Rare early Christian Anglo-Saxon cemetery found

A rare early Christian Anglo-Saxon cemetery has been discovered in an extraordinary state of preservation in Great Ryburgh in Norfolk. Funded by Historic England, Museum of London Archaeology experts excavated the site in advance of the creation of a conservation lake and flood defense system that will leave it fully submerged. The site is already quite soggy, thanks to the high water table of the river valley, which is why the graves in the cemetery have been so incredibly well-preserved. The alkaline water combined with the acidic sand of the area to create a perfect storm for the survival of organic remains.

There are six plank-lined graves, the earliest known examples in Britain, and an unprecedented 81 treetrunk coffins dating to the 7th-9th century A.D. Early Anglo-Saxon coffins and wood-lined graves very rarely survive. Usually all archaeologists have to go on are the stains left in the soil by the long-decayed wood. The plank-lined graves were lined with finely hewn timbers and the body laid within. More planks were then placed on top to create a coffin-like enclosure.

While treetrunk coffins have been discovered before, mainly in the 19th century, this is the first time they have been professionally excavated using modern archaeological methods. The coffins were dug out from oak trees cut in half lengthwise. Bodies were placed in the hollowed out center of one half, then the second half of the oak was placed on top to act as a lid. This was a labour-intensive process that would have taken one man an estimated four days to complete. Treetrunk coffins have been found in pre-Christian Anglo-Saxon graves as well, so their presence in this early Christian cemetery may suggest a syncretic combination of old and new religious traditions.

There is considerable evidence pointing to this being a Christian burial ground. The graves each have wooden markers and are aligned from east to west, both Christian traditions that are not seen in pagan burials. They also lack grave goods which were an important part of pre-Christian Anglo-Saxon funerary practices. Archaeologists discovered the remains of a timber structure on the site that they think may have been a church or chapel, an extremely rare find from this period.
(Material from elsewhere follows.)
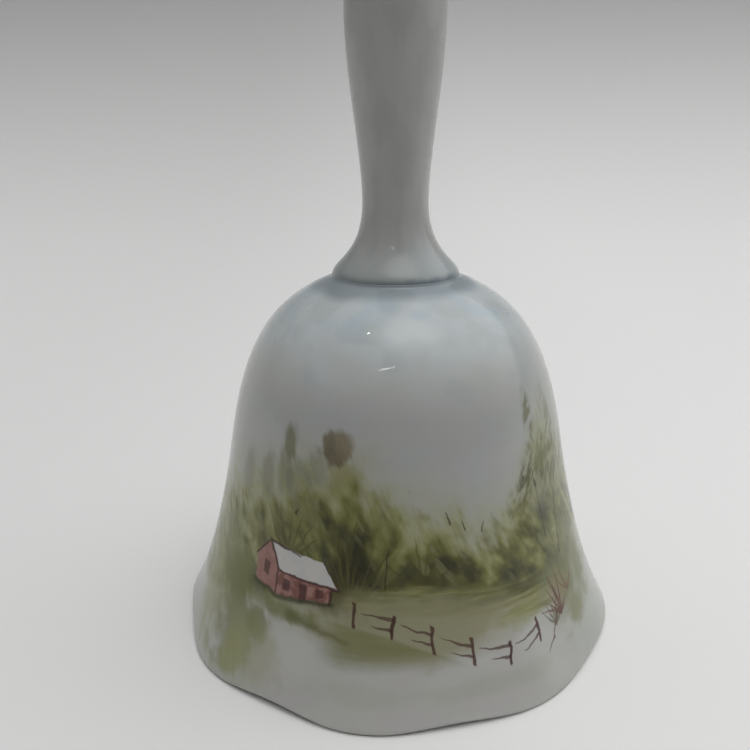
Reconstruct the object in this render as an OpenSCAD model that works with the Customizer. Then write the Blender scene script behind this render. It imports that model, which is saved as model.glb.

When the cemetery was in use, the site was on a busy river crossing in the kingdom of East Anglia. There is virtually no documentary evidence from this period of Anglo-Saxon East Anglia, so such a rich, well-preserved site is an invaluable source of information to archaeologists and historians.

The discovery is shedding light on a previously unknown religious site and the fascinating lives of this early Christian rural community. Continued research and scientific testing, in the form of ancient DNA, stable isotope and dental calculus analysis, will help to develop biographies for the people buried and paint a picture of the people who lived here. Archaeologists hope to be able to say more about where these people came from, whether they were related, and what their diet and health were like, once research is complete.

The timber will be subjected to dendrochronological analysis to give us a more precise date range. Once the remains have been studied and conserved, they will be kept at the Norwich Castle Museum.

3 thoughts on “Rare early Christian Anglo-Saxon cemetery found

  1. As old trees hollow out on their own, one wonders if they were put to this use as coffins in an as-found condition, where an already hollow trunk only needs to be split in two.

  2. “Wæter healdeþ ða deádan líchoman ungemolsnode”, Water keeps the dead bodies undecayed (and keeps oxygen away), as they used to put it in Saxony.

    For comparison, a treetrunk coffin from the huge 5th to 7th century Frankish/ Alemannic graveyard of Oberflacht in Germany (found in the 19th century – in 1860, two of those coffins ended up in Nuremberg).

    During necessary conservation works done almost a century later, experts from Mainz found in those coffins medieval apple and cherry seeds and even a little textile cross, all baked-together in a piece of dirt.

    Apparently, in others of the coffins, there were all kinds of grave goods. Here, bees wax candles, dating to the 6th or beginning 7th century.